Aside from Barnas’ comments, little information about Project Hecate has been available in the public domain to this point — with SWAC’s work in general taking place behind closed doors. However, in response to questions about the effort, a Space Force spokesperson told Breaking Defense that the aim is to give “Objective Force recommendations to the Chief of Space Operations regarding future resilient and robust satellite navigation (SATNAV) architectures, both for the U.S. and for our allies and partners.
(The Objective Force will detail “the what, when and how many for space systems, support structures and manpower — all of the elements of a combat-credible force” desired by the service, CSO Gen. Chance Saltzman explained in September.)
“Project Hecate is evaluating candidate architectures including different orbits, the role of commercial SATNAV [satellite navigation] concepts, advanced command and control options, and the evolution of user equipment,” the spokesperson added. “It is a holistic, analytics-based effort assessing several critical variables to provide candidate solutions that are not constrained by the current GPS architecture.”
Hecate in the ancient Greek pantheon is a guardian who protects the entrances to households and cities, as well as travelers passing through dangerous places. She is associated with the night, the Moon, witchcraft, doorways and crossroads.
The study launched last April, and service officials said results are expected in September.
While the current GPS constellation of 31 active satellites is stationed in medium Earth orbit (MEO) at an approximate altitude of 20,200 kilometers (12,550 miles), the Space Force is shifting its sights for future PNT satellites. The service previously closed down its effort to build a new Resilient-GPS (R-GPS) constellation of small satellites in MEO, in the face of other pressing budgetary priorities and skepticism in Congress.
The Next PNT Place: Low Earth Orbit
In his Space Industry Days briefing, Barnas warned that because much of the analysis in the SWAC study is stamped as controlled unclassified information or at a higher classification level, it may be difficult to share publicly.
However, chimed in his boss Erin Carper, interested companies will “see it translated into requirements that will make it out to RFIs [requests for information] and other industry investments.”
While the end result of Project Hecate may end up being classified, there are hints about where SWAC is going that can be found in open sources.
Previous work by the SWAC found that both low Earth orbit (LEO, under 2,000 kilometers in altitude) and geosynchronous Earth orbit (GEO, some 36,000 kilometers in altitude) can be useful for alternative PNT constellations. SWAC officials will present papers detailing those findings at the June 1-4 Joint Navigation Conference in Cincinnati, Ohio, sponsored by the Institute of Navigation (ION).

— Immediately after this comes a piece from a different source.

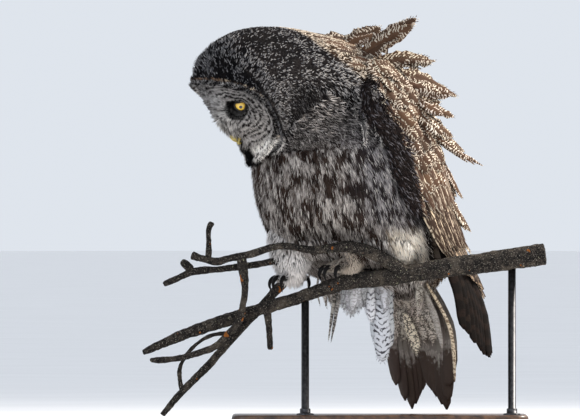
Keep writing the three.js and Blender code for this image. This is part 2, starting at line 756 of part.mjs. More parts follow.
function addLimbs() {
  const trunk = solidOf(trunkGeometry(gap));
  for (const [side, sign] of [['left', 1], ['right', -1]]) {
    const wing = fuse([wingGeometry(sign), ...wingFeathers(sign)]).subtract(trunk);
    addNode(`wing_${side}`, wing, colours.wing);
    const leg = solidOf(legGeometry(side)).subtract(trunk);
    addNode(`leg_${side}`, clearOf(leg, Object.keys(branches)), colours.foot);
    let foot = footSolid(side).subtract(solidOf(legGeometry(side, gap))).subtract(trunk);
    toeSpreads.forEach((spread, index) => {
      foot = foot.subtract(solidOf(clawGeometry(side, spread, gap)));
      const claw = clearOf(solidOf(clawGeometry(side, spread)), Object.keys(branches));
      addNode(`claw_${side}_${index + 1}`, claw, colours.claw, 0.3);
    });
    addNode(`foot_${side}`, clearOf(foot, Object.keys(branches)), colours.foot);
  }
  addNode('tail', tailSolid().subtract(trunk), colours.tail);
}

// Stand: a flat base with two rods up to the branch
function addStand() {
  const { length, depth, thickness, corner } = base;
  const outline = new THREE.Shape();
  const [halfLength, halfDepth] = [length / 2 - corner, depth / 2 - corner];
  const corners = [[halfLength, -halfDepth, -90], [halfLength, halfDepth, 0], [-halfLength, halfDepth, 90],
    [-halfLength, -halfDepth, 180]];
  for (const [x, y, start] of corners) {
    outline.absarc(x, y, corner, start * degree, (start + 90) * degree, false);
  }
  const slab = new THREE.ExtrudeGeometry(outline,
    { depth: thickness, bevelEnabled: false, curveSegments: 6 });
  addNode('stand_base', slab.rotateZ(perchTurn), colours.stand, 0.5);
  const mainBranch = solidOf(branchGeometry('main', gap));
  [[-116, 206], [204, 258]].forEach(([along, top], index) => {
    const rod = new THREE.CylinderGeometry(rodRadius, rodRadius, top - thickness - gap, 16)
      .rotateX(90 * degree);
    const place = perchPlace(along, perchOut - 1, (top + thickness + gap) / 2);
    rod.translate(place.x, place.y, place.z);
    addNode(`stand_rod_${index + 1}`, solidOf(rod).subtract(mainBranch), colours.stand, 0.4, 0.6);
  });
}

addTrunk();
addLimbs();
addPerch();
addStand();

export default owl;
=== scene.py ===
# A great grey owl bowed forward on a forked branch, feather by feather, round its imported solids.
# Sizes are in millimetres, and MM makes them metres where a mesh, a light or the camera is made.
import math

import bpy
import numpy as np
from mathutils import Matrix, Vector, kdtree


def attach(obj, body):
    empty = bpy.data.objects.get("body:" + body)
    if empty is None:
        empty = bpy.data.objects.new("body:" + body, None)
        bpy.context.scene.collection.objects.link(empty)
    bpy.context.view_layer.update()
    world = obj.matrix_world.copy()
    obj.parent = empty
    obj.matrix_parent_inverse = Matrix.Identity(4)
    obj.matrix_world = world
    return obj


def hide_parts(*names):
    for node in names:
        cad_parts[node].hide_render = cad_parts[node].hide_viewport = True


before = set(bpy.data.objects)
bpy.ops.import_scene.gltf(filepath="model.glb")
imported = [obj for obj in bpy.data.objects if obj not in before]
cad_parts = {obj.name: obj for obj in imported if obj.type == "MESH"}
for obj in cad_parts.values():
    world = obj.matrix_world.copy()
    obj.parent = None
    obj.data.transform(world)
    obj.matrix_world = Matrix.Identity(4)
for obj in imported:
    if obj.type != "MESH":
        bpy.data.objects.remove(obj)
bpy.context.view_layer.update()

MM = 0.001
RNG = np.random.default_rng(41)

HEAD_TURN = math.radians(-13)
PERCH_TURN = math.radians(45)
COAT_BODY = 11.0  # depth of the coat over the skin
COAT_FACE = 5.0
EYE_RADIUS = 11.5
EYE_APART = 29.0
EYE_UP = 9.0
PIXEL = 1.55  # millimetres across one pixel of the photo's frame

ALONG = np.array([math.cos(PERCH_TURN), math.sin(PERCH_TURN), 0.0])
OUT = np.array([math.sin(PERCH_TURN), -math.cos(PERCH_TURN), 0.0])
UP = np.array([0.0, 0.0, 1.0])
LEVEL = np.array([1.0, 1.0, 0.0])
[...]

In particular, a paper co-authored by Daniel DeVargas of the SWAC Spectrum Warfare Program’s NAVWAR Division and Olukayode Kami Okusaga of Johns Hopkins University Applied Physics Laboratory will explain how the Space Force could rapidly move to satellites in LEO for space-based PNT.
An abstract of the paper posted on the ION conference website says the SWAC found during development of its 2024 “PNT Force Design” that the Space Force could simply repurpose signals broadcast by existing “proliferated LEO” communications satellite networks. Thus, the center has recommended creating what it calls the “SWAC Space Data Networks (SDN) reference architecture.”
“Communications signals at different frequencies can provide time references at varying degrees of precision (microseconds to nanoseconds),” the abstract says. The SWAC’s SDN concept would rely on current satellites using “communications signals at S-band, Ku-Band, and optical cross links” and thus circumvent jamming aimed at GPS’s L-band signals.
Further, the SDN network design “utilizes networks and user equipment that have already been funded to provide communications to the Warfighter thereby reducing marginal costs,” the abstract adds. It also can save money by modifying already deployed “user equipment” rather than requiring new receivers, radios, antennas, etc.
“PNT over SDN is a low-opportunity-cost path to providing full PNT capabilities to the Warfighter over proliferated LEO constellations which will increase the overall robustness and resiliency of the nation’s PNT architecture,” the abstract concludes.